The Coronavirus outbreak has left many Americans dealing with reduced income or unemployment. In response, the federal government enacted the Coronavirus Aid, Relief, and Economic Security Act (CARES), which in part directs lenders to provide mortgage relief options to affected homeowners. But some lenders are mishandling the program and innocent borrowers are suffering the consequences.
The CARES Act requires lenders to offer borrowers up to 180 days’ forbearance, with the option for borrowers to request an additional 180 days’ forbearance or to stop the forbearance at any time. You can be directly or indirectly affected by the COVID-19 outbreak to qualify for forbearance, and you do not have to be delinquent on your mortgage. You can apply before you’ve missed a payment.
Under the terms of the CARES Act, lenders won’t report forbearance to the credit bureaus. “The lender should report it as "paying as agreed,” says Rocke Andrews, current president of the National Association of Mortgage Brokers. "Once the forbearance is repaid," Andrews says, “in theory, it shouldn’t affect your ability to refinance or purchase in the future.”
Some individual lenders and state governments are also taking independent action to provide mortgage relief to homeowners. All well and good.
But not so fast. One of our company's lender's loan originators called us with some frightening news. The lender reported that a surprising number of closings were falling through. After a little investigation, the lender noticed that nearly all had requested a forbearance of their current mortgage payments according to directions by the CARES Act, The borrowers waiting to close on a new home found their new credit score no longer qualified them for the mortgage they'd agreed to.
How could this be?
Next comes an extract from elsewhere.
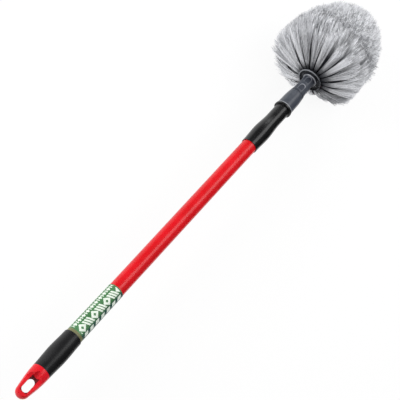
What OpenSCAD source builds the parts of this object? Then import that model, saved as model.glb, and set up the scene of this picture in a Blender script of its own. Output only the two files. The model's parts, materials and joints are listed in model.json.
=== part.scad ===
// Telescopic cobweb brush: a two-part twist-lock pole with a screw-on dome brush head.
// The pole lies along +X with the brush at the far end. The origin is the centre of the
// hanging hole, and +Z is square to the flats beside that hole.

/* [End cap] */
// Distance from the tail tip to the centre of the hanging hole
tip_to_hole = 21.7; // [21:0.1:26]
// Length of the visible red cap
cap_l = 50; // [48:0.5:60]
// Radius of the rounded tail tip
cap_nose_r = 10.5; // [10:0.5:12]
// Wall of the cap around the tube, at the grip
cap_wall = 2; // [1.6:0.1:4]
// Thickness of the cap between its two flats
tab_t = 13; // [11:0.5:18]
// Length of each flat past the hole's centre
tab_flat_l = 6; // [3:0.5:9]
// Radius of the hollow that leads from a flat up to the round cap
tab_blend_r = 12; // [10:1:16]
// Length of the hanging hole
hole_l = 27; // [18:0.5:28]
// Width of the hanging hole
hole_w = 11.5; // [10:0.1:13]
// Angle between the pole and the scoop above the hole
scoop_angle = 45; // [40:1:55]
// Length of the plug inside the tube
cap_plug_l = 12; // [8:1:20]
// Depth to which the tube end sits in the cap
cap_seat_l = 2.5; // [1.5:0.5:3]
// Wall of the hollow plug
cap_plug_wall = 2.5; // [1.5:0.5:4]

/* [Outer tube] */
// Outside diameter of the outer tube
outer_tube_d = 25; // [24:0.5:30]
// Wall of the outer tube
outer_tube_wall = 0.8; // [0.6:0.1:1]

/* [Grip and label] */
// Length of the grip
grip_l = 70; // [60:1:110]
// Wall of the grip at its fullest point
grip_belly_wall = 3.2; // [2.6:0.1:5]
// Wall of the grip at its upper end
grip_top_wall = 2.1; // [1.5:0.1:2.5]
// Radius of the rounded upper edge of the grip
grip_edge_r = 1.3; // [0.5:0.1:1.4]
// Length of the label sleeve
label_l = 98; // [60:1:140]
// Thickness of the label sleeve
label_t = 0.3; // [0.2:0.05:0.5]
// Slack between the tube and the lower end of the label sleeve
label_slack = 0.6; // [0.2:0.1:0.8]

/* [Collar] */
// Length of the collar sleeve
collar_l = 96; // [80:1:120]
// Length of the outer tube inside the collar
collar_cover_l = 45; // [35:1:50]
// Wall of the collar at its lower rim
collar_rim_wall = 1.2; // [0.8:0.1:2]
// Wall of the collar at its fullest point
collar_belly_wall = 2.25; // [2:0.05:4]
// Distance from the lower rim to the fullest point
collar_belly_x = 34; // [20:1:38]
// Distance from the lower rim to the start of the straight neck
collar_neck_x = 69; // [62:1:76]
// Wall of the collar's neck around the inner tube
collar_neck_wall = 1.4; // [1.2:0.1:2]
// Thickness of the flange of the guide bush
bush_flange_t = 1.5; // [1:0.1:2]
// Length of the guide bush inside the outer tube
bush_l = 57; // [30:1:80]
// How far the pole extends, which sets the length of the outer tube
slide_travel = 450; // [300:5:900]

/* [Inner tube] */
// Gap between the two tubes, all round
tube_gap = 0.7; // [0.6:0.05:1]
// Wall of the inner tube
inner_tube_wall = 0.7; // [0.5:0.1:1]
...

According to the CARES Act, lenders weren't to report forbearance to the credit bureaus. As Rocke Andrews stated above, lenders were to report it as paying as agreed. But lenders were reporting a "late" instead, causing their credit score to drop.
Whether by human error or a misunderstanding of the CARES Act, there may be thousands of borrowers in the U.S. failing to qualify for mortgages that they would have been able to qualify for and losing homes they could have purchased. Tracking them down and correcting the mistake could take months. Learn more about how mortgage forbearance works.
What to do now?
If you recently took out a forbearance on your mortgage, find your closing documents (either hard copies or electronic versions) and look for the Closing Disclosure. In the upper right of the first page of this document, under “Loan Information,” you’ll see check boxes indicating your loan type: conventional, FHA, VA or other. If you can’t locate this document, try looking at your monthly mortgage statement or contacting your lender at the phone number listed on the statement. Speak to your lender to be sure your forbearance is reported correctly and you will not suffer damaged credit.